Directed by Akira Kurosawa

Starring Tatsuya Nakadai, Akira Terao, Jinpachi Nezu

Action, Drama, War (2h 42m)

8.2 on IMDb96% on RT

Ran is another film where Akira Kurosawa reinvented Shakespeare. Almost three decades after he reimagined Macbeth with The Hidden Fortress, his interest in the Elizabethan playwright hadn't waned.

However, this time, he took on King Lear and adapted it into Ran, a fantastic piece that looks at the effects of disharmony in the family after a king tries to divide his kingdom between his three sons.

In Ran, you can clearly see that Kurosawa nearly had a career as a painter. This movie might be one of the most exquisitely filmed of all time, let alone one of the best samurai movies ever made.

3. Sanjuro (1962)

Directed by Akira Kurosawa

Starring Toshirō Mifune, Tatsuya Nakadai, Keiju Kobayashi

Action, Drama, Thriller (1h 36m)

8.0 on IMDb100% on RT

Eponymously named after the enigmatic Sanjuro, this sequel to Yojimbo follows the jaded character as he helps a young and naïve band of renegade samurai defeat forces of evil.

Noticing their inexperience, Sanjuro (played by Toshirō Mifune, who reprised his role from Yojimbo) educates them on the worldly politics that govern the clan they're part of.

Sanjuro improves upon its predecessor as it drips with suspense while mixing in darkly comic moments. There's heaps of action as well, with Sanjuro displaying his competence with a sword several times.

Years later, Sergio Leone took notice and based the first two films of his Man With No Name Trilogy on Yojimbo and Sanjuro, resulting in A Fistful of Dollars (1964) and For a Few Dollars More (1965), respectively.

2. Harakiri (1962)

Directed by Masaki Kobayashi

Starring Tatsuya Nakadai, Akira Ishihama, Shima Iwashita

Action, Drama, Mystery (2h 13m)

8.6 on IMDb100% on RT

Tsugumo Hanshiro (played by Tatsuya Nakadai) is an aged samurai who's well past his prime, so he approaches his district's feudal lord and asks for a place where he can commit honorable suicide.

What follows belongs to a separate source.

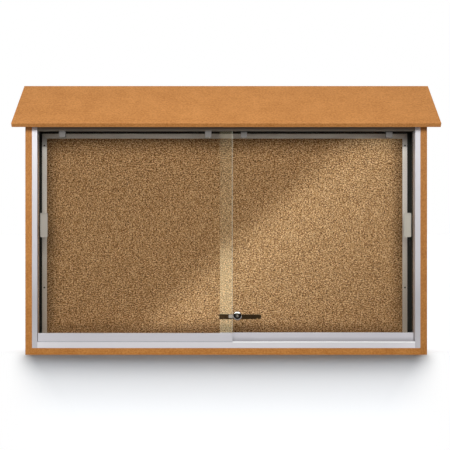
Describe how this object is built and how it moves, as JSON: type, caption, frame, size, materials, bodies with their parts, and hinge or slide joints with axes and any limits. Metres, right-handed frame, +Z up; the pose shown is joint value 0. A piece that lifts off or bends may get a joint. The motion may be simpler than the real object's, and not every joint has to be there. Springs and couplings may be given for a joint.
{
  "type": "lockable notice board",
  "caption": "Wall-mounted outdoor notice board: roofed case, cork board behind two overlapping sliding glass doors on rollers, and a keyed ratchet lock.",
  "frame": {"origin": "under the middle of the whole board, roof included, on the level of its lower edge, where it stands on a surface", "axes": "+Z up, the doors face -Y, +X to the right as seen from the front"},
  "size_m": [1.207, 0.1655, 0.7848],
  "materials": {
    "cedar_board": "satin cedar-brown plastic lumber with a fine grain",
    "black_board": "matt black plastic board",
    "frame_aluminium": "satin clear-anodised aluminium",
    "trim_aluminium": "satin aluminium",
    "cork": "natural cork, open grain",
    "backer": "hardboard",
    "pane": "clear float glass with ground edges",
    "seal": "soft black rubber",
    "nylon": "grey nylon",
    "axle_steel": "bright steel",
    "screw_steel": "zinc-plated steel",
    "pull_aluminium": "satin anodised",
    "bar_steel": "dark bronze-plated steel",
    "lock_chrome": "bright chrome",
    "lock_inner": "bare brass"
  },
  "bodies": {
    "case": {"side_panel_left": "cedar_board", "side_panel_right": "cedar_board", "bottom_panel": "cedar_board", "top_panel": "cedar_board", "roof_panel": "cedar_board", "roof_cleat_left": "cedar_board", "roof_cleat_middle": "cedar_board", "roof_cleat_right": "cedar_board", "back_panel": "black_board", "sill_track": "frame_aluminium", "head_track": "frame_aluminium", "jamb_left": "frame_aluminium", "jamb_right": "frame_aluminium", "cork_sheet": "cork", "cork_backer": "backer", "cork_trim_left": "trim_aluminium", "cork_trim_right": "trim_aluminium", "cork_trim_top": "trim_aluminium", "cork_trim_bottom": "trim_aluminium", "case_screws": "screw_steel", "track_screws": "screw_steel", "trim_screws": "screw_steel"},
    "front_door": {"front_glass": "pane", "front_glass_gasket": "seal", "front_door_shoe": "frame_aluminium", "front_roller_carrier_left": "nylon", "front_wheel_axle_left": "axle_steel", "front_roller_carrier_right": "nylon", "front_wheel_axle_right": "axle_steel", "front_top_guide_left": "nylon", "front_top_guide_right": "nylon", "front_finger_pull": "pull_aluminium"},
    "front_wheel_left": {"front_wheel_left": "nylon"},
    "front_wheel_right": {"front_wheel_right": "nylon"},
    "rear_door": {"rear_glass": "pane", "rear_glass_gasket": "seal", "rear_door_shoe": "frame_aluminium", "rear_roller_carrier_left": "nylon", "rear_wheel_axle_left": "axle_steel", "rear_roller_carrier_right": "nylon", "rear_wheel_axle_right": "axle_steel", "rear_top_guide_left": "nylon", "rear_top_guide_right": "nylon", "rear_finger_pull": "pull_aluminium"},
    "rear_wheel_left": {"rear_wheel_left": "nylon"},
    "rear_wheel_right": {"rear_wheel_right": "nylon"},
    "ratchet_bar": {"ratchet_bar": "bar_steel", "bar_pad": "seal", "bar_rivet": "bar_steel"},
    "lock": {"lock_housing": "lock_chrome", "lock_cover": "lock_chrome", "lock_cover_screws": "screw_steel"},
    "plug": {"lock_plug": "lock_chrome"},
    "pawl": {"lock_pawl": "lock_inner"}
  },
  "joints": [
    {"name": "front_door_slide", "type": "slide", "parent": "case", "child": "front_door", "axis": [1, 0, 0], "range_m": [0, 0.49]},
    {"name": "front_wheel_left_roll", "type": "hinge", "parent": "front_door", "child": "front_wheel_left", "pos_m": [-0.474, -0.03967, 0.0385], "axis": [0, 1, 0], "range_deg": [-5, 5110]},
    {"name": "front_wheel_right_roll", "type": "hinge", "parent": "front_door", "child": "front_wheel_right", "pos_m": [-0.044, -0.03967, 0.0385], "axis": [0, 1, 0], "range_deg": [-5, 5110]},
    {"name": "rear_door_slide", "type": "slide", "parent": "case", "child": "rear_door", "axis": [1, 0, 0], "range_m": [-0.49, 0]},
    {"name": "rear_wheel_left_roll", "type": "hinge", "parent": "rear_door", "child": "rear_wheel_left", "pos_m": [0.044, -0.02647, 0.0385], "axis": [0, 1, 0], "range_deg": [-5110, 5]},
    {"name": "rear_wheel_right_roll", "type": "hinge", "parent": "rear_door", "child": "rear_wheel_right", "pos_m": [0.474, -0.02647, 0.0385], "axis": [0, 1, 0], "range_deg": [-5110, 5]},
    {"name": "bar_unhook_slide", "type": "slide", "parent": "rear_door", "child": "ratchet_bar", "axis": [1, 0, 0], "range_m": [-0.013, 0]},
    {"name": "lock_slide", "type": "slide", "parent": "front_door", "child": "lock", "axis": [-1, 0, 0], "range_m": [-0.084, 0]},
    {"name": "plug_turn", "type": "hinge", "parent": "lock", "child": "plug", "pos_m": [0.0318, -0.05447, 0.111], "axis": [0, 1, 0], "range_deg": [0, 90]},
    {"name": "pawl_drop", "type": "slide", "parent": "lock", "child": "pawl", "axis": [0, 0, -1], "range_m": [-0.0001, 0.00265]}
  ],
  "couplings": [
    {"joint": "front_wheel_left_roll", "follows": "front_door_slide", "rad_per_m": 181.82},
    {"joint": "front_wheel_right_roll", "follows": "front_door_slide", "rad_per_m": 181.82},
    {"joint": "rear_wheel_left_roll", "follows": "rear_door_slide", "rad_per_m": 181.82},
    {"joint": "rear_wheel_right_roll", "follows": "rear_door_slide", "rad_per_m": 181.82},
    {"joint": "pawl_drop", "follows": "plug_turn", "m_per_rad": 0.0016206}
  ]
}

Directed by legendary filmmaker Masaki Kobayashi, Harakiri is one of the most interesting and thought-provoking films ever made. In case you needed more convincing, this film is ranked as the number one best film of all time on Letterboxd's Top 250 narrative movies!

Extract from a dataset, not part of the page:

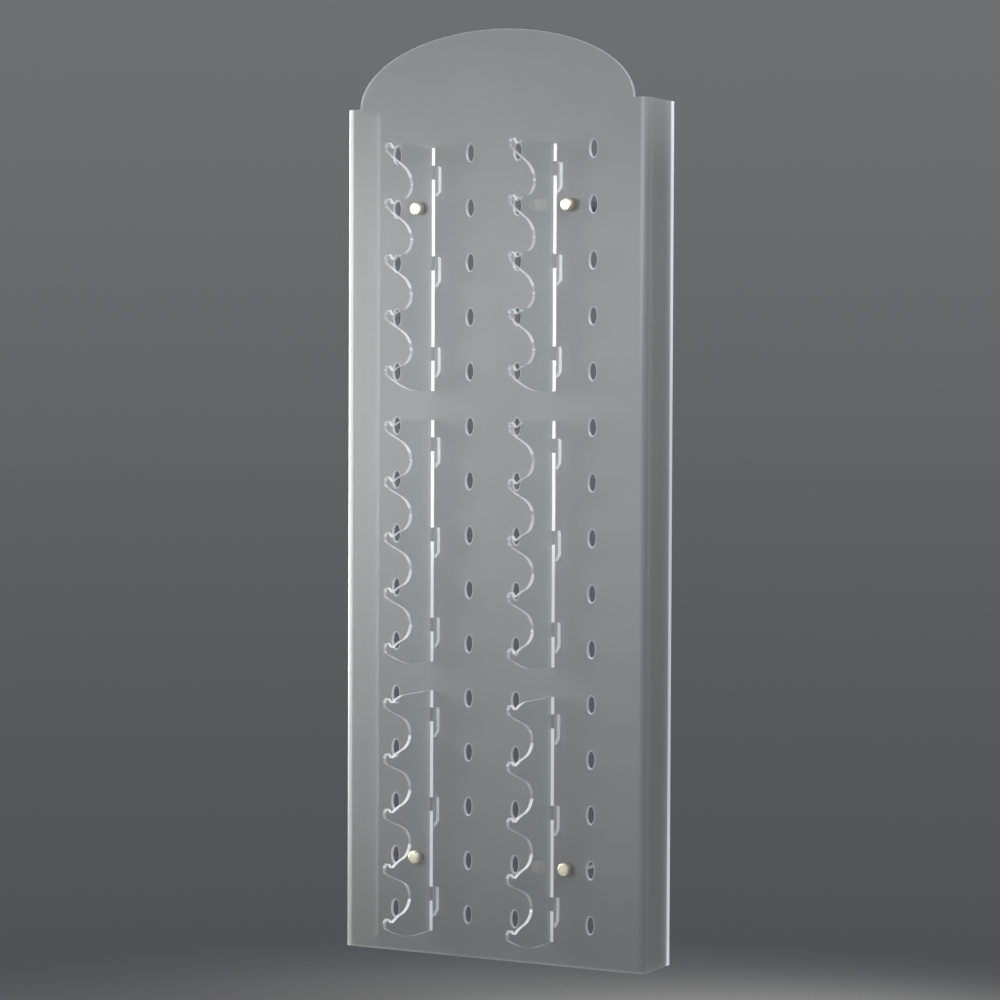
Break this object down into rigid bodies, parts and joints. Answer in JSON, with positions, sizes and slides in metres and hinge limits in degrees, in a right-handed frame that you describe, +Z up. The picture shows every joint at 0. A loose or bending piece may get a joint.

In fact, it would easily be the very best film to top our list of best samurai movies if it weren't for one particularly influential film...

1. Seven Samurai (1954)

Directed by Akira Kurosawa

Starring Toshirō Mifune, Takashi Shimura, Keiko Tsushima

Action, Drama (3h 27m)

8.6 on IMDb100% on RT

There can only be one choice for best samurai movie of all time: Akira Kurosawa's magnum opus Seven Samurai.

When a group of seven warriors find themselves as the only salvation standing between an army of bandits and a small village, they decide they must do what's right to defend the defenseless.

Seven Samurai is a story about all the things that are important in life: passion, honor, courage, and dying for a noble cause.

It went on to spawn countless imitators, most notably John Sturges's Western film The Magnificent Seven (1960). However, without question, the original Seven Samurai will always remain on top—not only among the best movies about samurai, but the best movies of all time.